A Price You Can Live With: In Illinois, insulin is now $100 per month


In a display of basic decency that a republiclown could never muster, Illinois’s governor JB Pritzker has signed legislation capping the price of insulin at US$100 per month.  Compared to Canada and Mexico, it’s still overpriced, but at least now people won’t have to “ration” it and risk their lives.

Illinois governor signs law capping insulin costs at $100 per month

The Illinois governor has signed a new law that will cap out of pocket insulin costs at $100 for a 30-day supply.

Diabetes affects approximately 1,300,000 adults in Illinois. People with Type 1 diabetes and some with Type 2 diabetes need insulin, but price hikes make insulin difficult to afford for the uninsured, and those whose coverage requires significant cost sharing, according to a release from Illinois Gov. JB Pritzker’s Office on Jan. 24.

“Health care is a right for all, not a privilege and that is why I am so proud that we created an insulin price cap that successfully puts patients above profit,” according to Gov. JB Pritzker.

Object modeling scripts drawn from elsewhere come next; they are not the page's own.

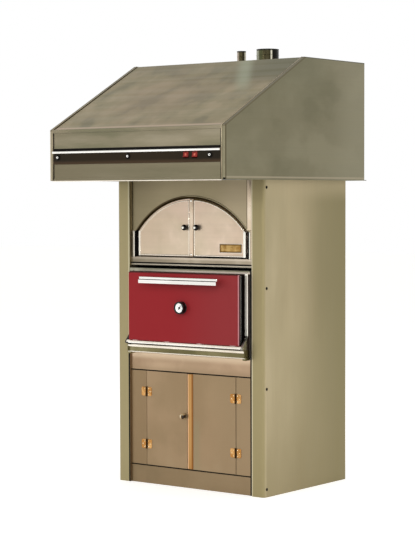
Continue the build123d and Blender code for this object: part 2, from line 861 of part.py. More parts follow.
def arched_leaf(side):
    """Return one arched door leaf, pan-shaped, with its hinge lugs."""
    gap = arch_split if side < 0 else 0
    inner = arch_split_x - gap
    with BuildPart() as leaf:
        with BuildSketch(Plane.XZ.offset(-leaf_face)):
            add(arch_inside(arch_gap))
            with Locations((0, leaf_low - arch_half)):
                Rectangle(4 * arch_half, 2 * arch_half, mode=Mode.SUBTRACT)
            with Locations((inner - side * arch_half, spring_z)):
                Rectangle(2 * arch_half, 4 * arch_half, mode=Mode.SUBTRACT)
        extrude(amount=-arch_door_thickness)
        offset(amount=-skin, openings=leaf.faces().sort_by(Axis.Y)[-1])
        for level in arch_lug_levels:
            lug_z = leaf_low + level + arch_lug_height + arch_lug_gap
            middle = lug_z + arch_lug_height / 2
            rod((side * arch_axis_x, arch_axis_y, middle), arch_knuckle, arch_lug_height, "Z")
            block((side * (leaf_half - bite), side * arch_axis_x),
                  (arch_axis_y - bite, arch_axis_y + arch_knuckle / 2),
                  (lug_z, lug_z + arch_lug_height))
            rod((side * arch_axis_x, arch_axis_y, middle),
                arch_pin_diameter + 2 * pivot_clearance, arch_lug_height + cut_past, "Z",
                Mode.SUBTRACT)
    return leaf


for side, name in ((-1, "left"), (1, "right")):
    save(arched_leaf(side), f"arch_door_{name}")
    arch_knob = ball_knob(side * arch_knob_places, leaf_low + arch_knob_level, leaf_face,
                          arch_knob_diameter, knob_reach + rose_thickness)
    save(arch_knob, f"arch_knob_{name}")

arch_radius = (arch_half ** 2 + arch_rise ** 2) / (2 * arch_rise) - arch_gap
arch_centre = apex_z - arch_radius - arch_gap
strip_top = arch_centre + math.sqrt(arch_radius ** 2 - (arch_strip_width / 2) ** 2)
with BuildPart() as arch_astragal:
    block((-arch_strip_width / 2, arch_strip_width / 2),
          (leaf_face - arch_strip_reach, leaf_face), (leaf_low, strip_top))
save(arch_astragal, "arch_astragal")

# Space behind the arched doors, and the flue that crosses it
warming_half = arch_half + warming_margin
warming_low = sill_high - skin
warming_high = apex_z + warming_head
warming_front = arch_face + skin
warming_back = warming_front + warming_depth
with BuildPart() as warming_box:
    block((-warming_half, warming_half), (warming_front, warming_back), (warming_low, warming_high))
    offset(amount=-skin, openings=warming_box.faces().sort_by(Axis.Y)[0])
    rod((0, flue_y, (warming_low + warming_high) / 2), flue_diameter + 2 * flue_clearance,
        warming_high, "Z", Mode.SUBTRACT)
save(warming_box, "warming_box")

flue_high = tower_height + flue_top
damper_z = sill_high + damper_level
with BuildPart() as flue_pipe:
    rod((0, flue_y, casing_top + flue_base_thickness / 2), flue_base_width, flue_base_thickness, "Z")
    rod((0, flue_y, (casing_top + flue_high) / 2), flue_diameter, flue_high - casing_top, "Z")
    rod((0, flue_y, (casing_top + flue_high) / 2), flue_diameter - 2 * flue_wall,
        flue_high - casing_top + cut_past, "Z", Mode.SUBTRACT)
    rod((0, flue_y, damper_z), shaft_diameter + 2 * pivot_clearance, 2 * flue_diameter, "Y",
        Mode.SUBTRACT)
save(flue_pipe, "flue_pipe")

with BuildPart() as flue_damper:
    disc = flue_diameter - 2 * (flue_wall + damper_clearance)
    rod((0, flue_y, damper_z), disc, damper_thickness, "X")
    shaft_front = flue_y - flue_diameter / 2 - lever_stand_off
    shaft_back = flue_y + flue_diameter / 2 + flue_wall
    rod((0, (shaft_front + shaft_back) / 2, damper_z), shaft_diameter, shaft_back - shaft_front, "Y")
    block((-shaft_diameter / 2, shaft_diameter / 2), (shaft_front - lever_thickness, shaft_front),
          (damper_z - lever_length, damper_z + shaft_diameter))
    rod((0, shaft_front - (lever_thickness + lever_knob_reach) / 2, damper_z - lever_length),
        lever_knob, lever_thickness + lever_knob_reach, "Y")
save(flue_damper, "flue_damper")

# Hood sides: pans whose flanges wrap the front, slope, top, back and lower edge
with BuildPart() as hood_side_right:
    with BuildSketch(Plane.YZ.offset(hood_half)):
        with BuildLine():
            Polyline(
                (hood_front, tower_height),
                crease_point(0),
                brow_point(0),
                (hood_back, hood_top_z),
                (hood_back, tower_height),
                close=True,
            )
        make_face()
    extrude(amount=-hood_flange)
    outer_edges = hood_side_right.faces().sort_by(Axis.X)[-1].edges()
    fillet(outer_edges.sort_by(Axis.Z)[1:], radius=hood_corner)
    offset(amount=-skin, openings=hood_side_right.faces().sort_by(Axis.X)[0])
save(hood_side_right, "hood_side_right")

with BuildPart() as hood_side_left:
    mirror(hood_side_right.part, about=Plane.YZ)
save(hood_side_left, "hood_side_left")

well_half_width = rocker_width / 2 + rocker_gap
tilt = math.radians(rocker_tilt)
well_half_height = (rocker_height / 2 * math.cos(tilt) + (rocker_depth + skin) * math.sin(tilt)
                    + rocker_gap)
strip_base = tower_height + strip_low
strip_face = hood_front + skin - strip_thickness
rocker_z = strip_base + fixing_level
rocker_y = strip_face + rocker_depth - rocker_reach
trunnion_reach = 2 * (well_half_width + well_wall - socket_floor)
well_back = rocker_y + rocker_height / 2


def hood_sheet(points, half):
    """Return a sheet with the given outline seen from the side, across the hood."""
    with BuildPart() as sheet:
        with BuildSketch(Plane.YZ.offset(-half)):
            with BuildLine():
                Polyline(*points, close=True)
            make_face()
        extrude(amount=2 * half)
    return sheet.part


with BuildPart() as hood_fascia:
    add(hood_sheet(((hood_front + skin, tower_top), crease_point(skin), crease_point(2 * skin),
                    (hood_front + 2 * skin, tower_top + skin),
                    (hood_front + hood_flange + hem_height, tower_top + skin),
                    (hood_front + hood_flange + hem_height, tower_top)), sheet_half))
    for low, high in ((tower_height, tower_height + hem_height), (crease - hem_height, crease)):
        block((-flange_half, flange_half), (hood_front, hood_front + skin), (low, high))
    for place in rocker_places:
        reach = well_wall + rocker_gap
        block((place - well_half_width - reach, place + well_half_width + reach),
              (hood_front, hood_front + 3 * skin),
              (rocker_z - well_half_height - reach, rocker_z + well_half_height + reach),
              Mode.SUBTRACT)
save(hood_fascia, "hood_fascia")

with BuildPart() as hood_slope:
    add(hood_sheet((crease_point(skin), brow_point(skin), brow_point(2 * skin),
                    crease_point(2 * skin)), sheet_half))
save(hood_slope, "hood_slope")

spigots = ((0, exhaust_diameter), (-conduit_offset, conduit_diameter))
with BuildPart() as hood_top:
    add(hood_sheet((brow_point(skin), (hood_back - skin, hood_top_z - skin),
                    (hood_back - 2 * skin, hood_top_z - 2 * skin), brow_point(2 * skin)),
                   sheet_half))
    for x, diameter in spigots:
        rod((x, spigot_y, hood_top_z), diameter - 2 * spigot_wall, 8 * skin, "Z", Mode.SUBTRACT)
save(hood_top, "hood_top")

with BuildPart() as hood_back_panel:
    add(hood_sheet(((hood_back - skin, hood_top_z - skin), (hood_back - skin, tower_top),
                    (hood_back - 2 * skin, tower_top),
                    (hood_back - 2 * skin, hood_top_z - 2 * skin)), sheet_half))
    lip_z = (tower_height, tower_height + back_lip_height)
    inside_half = flange_half - skin
    block((-inside_half, inside_half), (hood_back - 2 * skin, hood_back), lip_z)
    block((-hood_half, hood_half), (hood_back, hood_back + back_lip), lip_z)
save(hood_back_panel, "hood_back")

# Soffit: closes the hood over the tower, and its channel carries the grease filters
channel_y = front + skin
with BuildPart() as hood_soffit:
    block((-sheet_half, sheet_half), (front, hood_back - 2 * skin), (tower_top, tower_top + skin))
    for low in (front, channel_y + filter_thickness + 2 * filter_clearance):
        block((-sheet_half, sheet_half), (low, low + skin),
              (tower_top + skin, tower_top + channel_height))
    rod((0, flue_y, tower_top), flue_diameter + 2 * flue_clearance, 8 * skin, "Z", Mode.SUBTRACT)
save(hood_soffit, "hood_soffit")

filter_y = channel_y + filter_clearance
filter_low = tower_top + skin
filter_width = (2 * sheet_half - (filter_count + 1) * filter_gap) / filter_count
filter_high = crease + (filter_y - hood_front) * slope_tan - 2 * skin / slope_cos - filter_clearance / 2
with BuildPart() as grease_filters:
    with Locations((0, filter_y + filter_thickness / 2, (filter_low + filter_high) / 2)):
        with GridLocations(filter_width + filter_gap, 0, filter_count, 1):
            Box(filter_width, filter_thickness, filter_high - filter_low)
        slot_height = filter_high - filter_low - 2 * filter_border
        slot_pitch = (filter_width - 2 * filter_border + filter_bar) / filter_slots
        with GridLocations(filter_width + filter_gap, 0, filter_count, 1):
            with GridLocations(slot_pitch, 0, filter_slots, 1):
                Box(slot_pitch - filter_bar, filter_thickness, slot_height, mode=Mode.SUBTRACT)
save(grease_filters, "grease_filters")


def spigot(x, diameter, height):
    """Return a round spigot with a flange that sits on the hood's top sheet."""
    base = hood_top_z - skin
    with BuildPart() as pipe:
        rod((x, spigot_y, base + skin / 2), diameter + 2 * spigot_flange, skin, "Z")
        rod((x, spigot_y, base + (height + skin) / 2), diameter, height + skin, "Z")
        rod((x, spigot_y, base + (height + skin) / 2), diameter - 2 * spigot_wall,
            height + 2 * skin, "Z", Mode.SUBTRACT)
    return pipe


save(spigot(0, exhaust_diameter, exhaust_height), "exhaust_spigot")
save(spigot(-conduit_offset, conduit_diameter, conduit_height), "conduit_spigot")

# Control strip with its rail, fixings and rocker switches
with BuildPart() as control_strip:
    block((-strip_half, strip_half), (strip_face, strip_face + strip_thickness),
          (strip_base, strip_base + strip_height))
    for place in rocker_places:
        block((place - well_half_width - well_wall, place + well_half_width + well_wall),
              (strip_face, well_back + well_wall),
              (rocker_z - well_half_height - well_wall, rocker_z + well_half_height + well_wall))
    for place in rocker_places:
        block((place - well_half_width, place + well_half_width), (strip_face, well_back),
              (rocker_z - well_half_height, rocker_z + well_half_height), Mode.SUBTRACT)
        rod((place, rocker_y, rocker_z), trunnion_diameter + 2 * pivot_clearance,
            trunnion_reach, "X", Mode.SUBTRACT)
save(control_strip, "control_strip")

rail_z = strip_base + rail_level
with BuildPart() as control_rail:
    with BuildSketch(Plane.YZ.offset(-strip_half)):
        with Locations((strip_face, rail_z)):
            Ellipse(rail_reach, rail_height / 2)
        with Locations((strip_face + rail_reach, rail_z)):
            Rectangle(2 * rail_reach, 2 * rail_height, mode=Mode.SUBTRACT)
    extrude(amount=2 * strip_half)
save(control_rail, "control_rail")

with BuildPart() as strip_fixings:
    for place in fixing_places:
        rod((place, strip_face - fixing_reach / 4, rocker_z), fixing_diameter, fixing_reach / 2, "Y")
        rod((place, strip_face - fixing_reach / 2, rocker_z), fixing_dome, fixing_reach, "Y")
    fillet(strip_fixings.faces().filter_by(Axis.Y).group_by(Axis.Y)[0].edges(), radius=fixing_reach / 4)
save(strip_fixings, "strip_fixings")


def rocker(place):
    """Return one rocker, tipped to its rest side, with trunnions at both ends."""
    half = rocker_height / 2
    with BuildPart() as key:
        with BuildSketch(Plane.YZ.offset(place - rocker_width / 2)):
            with Locations(Location((rocker_y, rocker_z), -rocker_tilt)):
                Polygon((-rocker_depth, 0), (-rocker_depth - skin, half), (-half / 2, half),
                        (half / 2, half / 2), (half / 2, -half / 2), (-half / 2, -half),
                        (-rocker_depth - skin, -half), align=None)
        extrude(amount=rocker_width)
        rod((place, rocker_y, rocker_z), trunnion_diameter, trunnion_reach - 2 * socket_floor, "X")
    return key


for place, name in zip(rocker_places, ("left", "right")):
    save(rocker(place), f"rocker_{name}")
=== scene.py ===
"""Looks of a charcoal oven with a hood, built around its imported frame."""
from __future__ import annotations

import logging
import math
from dataclasses import dataclass, field
from enum import Enum

import bmesh
import bpy
import numpy as np
from mathutils import Matrix, Vector

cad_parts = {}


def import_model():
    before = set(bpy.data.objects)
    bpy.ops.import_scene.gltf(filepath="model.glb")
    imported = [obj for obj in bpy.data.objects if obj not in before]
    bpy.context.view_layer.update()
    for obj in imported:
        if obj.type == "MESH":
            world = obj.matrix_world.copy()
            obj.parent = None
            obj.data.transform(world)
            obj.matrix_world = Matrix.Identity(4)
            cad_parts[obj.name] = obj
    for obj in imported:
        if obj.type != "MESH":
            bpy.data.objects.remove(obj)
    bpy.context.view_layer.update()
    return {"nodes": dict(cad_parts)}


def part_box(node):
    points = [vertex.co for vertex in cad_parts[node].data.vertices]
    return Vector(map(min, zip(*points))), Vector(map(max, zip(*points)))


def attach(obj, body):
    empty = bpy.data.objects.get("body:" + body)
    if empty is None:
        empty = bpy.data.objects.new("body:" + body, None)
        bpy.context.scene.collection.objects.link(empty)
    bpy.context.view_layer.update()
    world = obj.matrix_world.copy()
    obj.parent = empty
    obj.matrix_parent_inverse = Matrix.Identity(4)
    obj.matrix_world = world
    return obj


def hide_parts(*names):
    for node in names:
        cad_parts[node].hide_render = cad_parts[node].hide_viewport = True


log = logging.getLogger("charcoal_oven")

Colour = tuple[int, int, int]
Pair = tuple[float, float]
Point = tuple[float, float, float]
MM = 0.001
CABINET = "cabinet"
FINE_GRAIN = (420.0, 3.0)
BROAD_GRAIN = (34.0, 0.7)


class Axis(Enum):
    """One of the three directions of the row frame."""

    X = 0
    Y = 1
    Z = 2


# Helpers for node trees


def linear(colour: Colour, alpha: float = 1.0) -> tuple[float, float, float, float]:
    """Turn a display colour into the linear one that sockets hold.

    Args:
        colour: red, green and blue from 0 to 255.
        alpha: opacity.

    Returns:
        Linear red, green, blue and alpha: the display value to the power of about 2.2, by the sRGB formula.
    """
    parts = []
    for level in colour:
        value = level / 255
        parts.append(value / 12.92 if value <= 0.04045 else ((value + 0.055) / 1.055) ** 2.4)
    return (*parts, alpha)


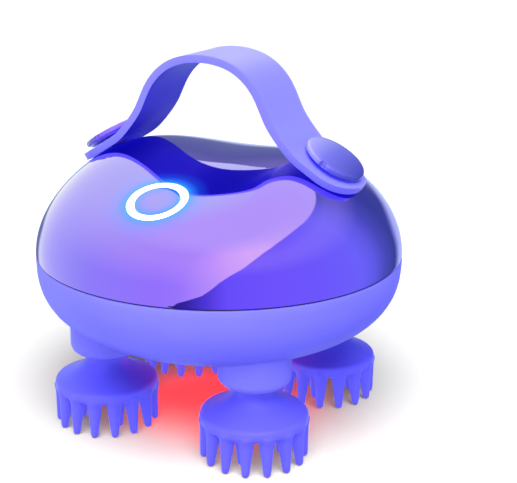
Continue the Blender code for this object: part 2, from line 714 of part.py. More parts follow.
def make_lamp():
    lens = ((0, 30.9), (LENS_RADIUS + 2, 30.9), (LENS_RADIUS + 2, 29.9), (LENS_RADIUS, 29.9),
            (LENS_RADIUS, 27.6), (8, 26.7), (4, 26.3), (0, 26.2))
    turned("lamp_lens", lens, "red_lens")
    board = cylinder("led_board", 12.0, 33.0, 34.2, "board_green", steps=24)
    for index, (x, y) in enumerate(circle(6.0, count=6)):
        unite(board, box(f"led_{index}", (x - 1.2, y - 1.2, 31.8), (x + 1.2, y + 1.2, 33.4)))


def make_charging_socket():
    port = box("charging_port", (-4.9, 49.6, PORT_Z - 2.1), (4.9, 56.0, PORT_Z + 2.1), "steel")
    cut(port, box("port_mouth", (-4.3, 51.0, PORT_Z - 1.5), (4.3, 58, PORT_Z + 1.5)))
    box("charge_board", (-7, 47.4, PORT_Z - 3.6), (7, 54.4, PORT_Z - 2.4), "board_green")
    plug = box("port_plug", (-6.4, 56.4, PORT_Z - 3.4), (6.4, 58.9, PORT_Z + 3.4), "soft_violet",
               bevel=1.1)
    unite(plug, box("plug_tongue", (-3.9, 51.6, PORT_Z - 1.1), (3.9, 57.5, PORT_Z + 1.1)))


def make_case_screws():
    low = SCREW_HEAD_Z
    screw = ((0, SEAM_Z + 13), (1.45, SEAM_Z + 13), (1.45, low + 2), (2.8, low + 2), (2.8, low), (0, low))
    for index, (x, y) in enumerate(CASE_SCREWS):
        turned(f"case_screw_{index + 1}", screw, "steel", (x, y, 0), steps=10)


clear_scene()
PARTS = new_collection("scalp_massager_brush")
CUTTERS = new_collection("cutters")
MATERIALS = make_materials()
make_upper_shell()
make_lower_shell()
make_seam_gasket()
make_strap()
make_strap_fasteners()
make_button()
make_heads()
make_spindles()
make_drive()
make_motor()
make_gear_plates()
make_battery()
make_lamp()
make_charging_socket()
make_case_screws()
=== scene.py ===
"""Looks of the scalp massager brush: fine surfaces, materials, studio and camera.

Lengths below are in millimetres unless a name says otherwise, and MM turns them into metres.
The shapes repeat the CAD model's formulas at a finer step, and ride on the CAD bodies.
"""
import json
import math

import bmesh
import bpy
from mathutils import Matrix, Vector


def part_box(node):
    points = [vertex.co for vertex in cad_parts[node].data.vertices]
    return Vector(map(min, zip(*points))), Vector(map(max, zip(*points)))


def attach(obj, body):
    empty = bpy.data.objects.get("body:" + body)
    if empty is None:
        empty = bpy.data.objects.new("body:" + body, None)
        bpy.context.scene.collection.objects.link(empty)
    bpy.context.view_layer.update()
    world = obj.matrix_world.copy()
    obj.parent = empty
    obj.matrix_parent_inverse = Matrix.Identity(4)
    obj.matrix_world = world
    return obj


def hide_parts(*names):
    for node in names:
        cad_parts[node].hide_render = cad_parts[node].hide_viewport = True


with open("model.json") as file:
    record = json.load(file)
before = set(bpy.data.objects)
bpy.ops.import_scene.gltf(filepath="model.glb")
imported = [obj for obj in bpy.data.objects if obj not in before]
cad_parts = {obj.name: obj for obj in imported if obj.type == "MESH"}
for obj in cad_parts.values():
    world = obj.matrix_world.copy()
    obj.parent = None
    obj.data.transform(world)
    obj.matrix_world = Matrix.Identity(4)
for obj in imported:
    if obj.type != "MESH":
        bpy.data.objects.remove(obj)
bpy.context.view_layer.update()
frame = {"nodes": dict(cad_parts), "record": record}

MM = 0.001

# Body shells: the dome and the bowl are superellipses turned about Z, and the dome is bent
# into a saddle that rises under the strap's ends
BODY_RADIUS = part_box("upper_shell")[1].x / MM
SEAM_Z = 56.5
SEAM_HALF = 0.17
WALL = 2.2
DOME_HEIGHT = 33.8
DOME_RADIAL_POWER = 2.58
DOME_HEIGHT_POWER = 2.0
SADDLE_RISE = 19.75
BOWL_DEPTH = 29.3
BOWL_RADIAL_POWER = 2.63
BOWL_HEIGHT_POWER = 2.85
SHELL_STEPS = 256
BOWL_STEPS = 192
SHELL_RINGS = 56
# The shells' meeting edges, as (inset from the body's side, distance from the seam)
UPPER_LIP = ((0, 0.6), (0.06, 0.36), (0.3, SEAM_HALF), (WALL, SEAM_HALF))
LOWER_LIP = ((WALL, SEAM_HALF), (0.4, SEAM_HALF), (0.08, 0.45), (0, 0.8))
SEAM_RING_INSET = 0.35
SEAM_RING_OVERLAP = 0.2
SEAM_RING_GAP = 0.02

# Spindle collars, and the bores through them and the bowl
COLLAR_RADIUS = 11.5
COLLAR_ROUND = 3.0
COLLAR_BOTTOM_Z = 24.6
COLLAR_TOP_Z = 37.2
CUT_LOW_Z = 20.0
BUSH_BORE = 5.4
BUSH_BORE_TOP_Z = 40.0
SEAL_BORE = 6.8
SEAL_BORE_TOP_Z = 27.6
SEAL_BORE_LOW_Z = 25.1
MOUTH_RADIUS = 7.3
MOUTH_Z = 24.5
SCREW_WELL_RADIUS = 3.2
SCREW_WELL_TOP_Z = 48.0
CASE_SCREWS = tuple((sx * 44.4, sy * 11.9) for sx in (1, -1) for sy in (1, -1))

# Heads; outlines are (radius, z) and run down their outer sides
HEAD_RADIUS = 17.0
HEAD_FACE_Z = 11.8
HEAD_RIM_Z = 15.4
NECK_RADIUS = 6.3
NECK_TOP_Z = 24.0
OUTER_PRONGS = 15
INNER_PRONGS = 6
OUTER_BASE_RADIUS = 14.6
OUTER_TIP_RADIUS = 15.9
INNER_RING_RADIUS = 8.4
PRONG_TIP = 1.3
PRONG_ROOT = ((0, 13.2), (3.1, 13.2), (2.75, HEAD_FACE_Z), (2.4, HEAD_FACE_Z - 1.1),
              (2.2, HEAD_FACE_Z - 2.6))
FLARE_TOP_Z = NECK_TOP_Z - 0.7
FLARE_POWER = 2.1
HUB_POCKET = ((0, 14.3), (8.3, 14.3), (8.3, 16.7), (5.3, 17.3), (5.3, NECK_TOP_Z - 0.5),
              (5.7, NECK_TOP_Z))
HUB_OUTLINE = ((0, 23.6), (5.0, 23.6), (5.0, 17.0), (8.0, 16.4), (8.0, 14.6), (0, 14.6))
HUB_SOCKET = ((0, 25.0), (3.4, 25.0), (3.4, 14.9), (0, 14.9))
HEAD_VOXEL = 0.4

# Spindles
SHAFT_RADIUS = 2.5
SHAFT_LOW_Z = 22.0
SHAFT_TOP_Z = 50.3
HEX_RADIUS = 3.1
HEX_TOP_Z = 24.2
SPINDLE_END_Z = 15.2
SEAL_OUTLINE = ((SHAFT_RADIUS + 0.3, 27.3), (6.5, 27.3), (6.5, 25.0), (4.4, 25.0),
                (SHAFT_RADIUS + 0.3, 26.2))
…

According to the British Medical Journal, it costs between US$72 and US$133 to produce a year’s supply of insulin for one person.  Not one month, but one year.  At US$50 per month, that’s still a 400-500% profit.  From Business Insider, 2018:

Insulin prices could be much lower and drug makers would still make healthy profits

As prices for diabetes treatments continue to roil consumers, a new study suggests that manufacturers could make both human and analog insulins at low costs and still pocket a profit.

[…]

“Anyone with Type 1 diabetes should be able to buy insulin for under $100 per year, including the long-acting forms,” said Andrew Hill, a study co-author and senior visiting research fellow at the University of Liverpool. “Pharmaceutical companies cannot justify charging governments $532 per person per year in the U.K. and $1,251 in the U.S., let alone similar amounts in low- and middle-income countries.”

As Goldman Sachs asked in 2018, “Is curing patients a sustainable business model?”

 

Comments

  1. says

    A sore point for me. I think the easy “cures” have been found. There never was a cure for polio. Just a preventative vaccine.
    And now we have an HPV vaccine that we can’t get people to take.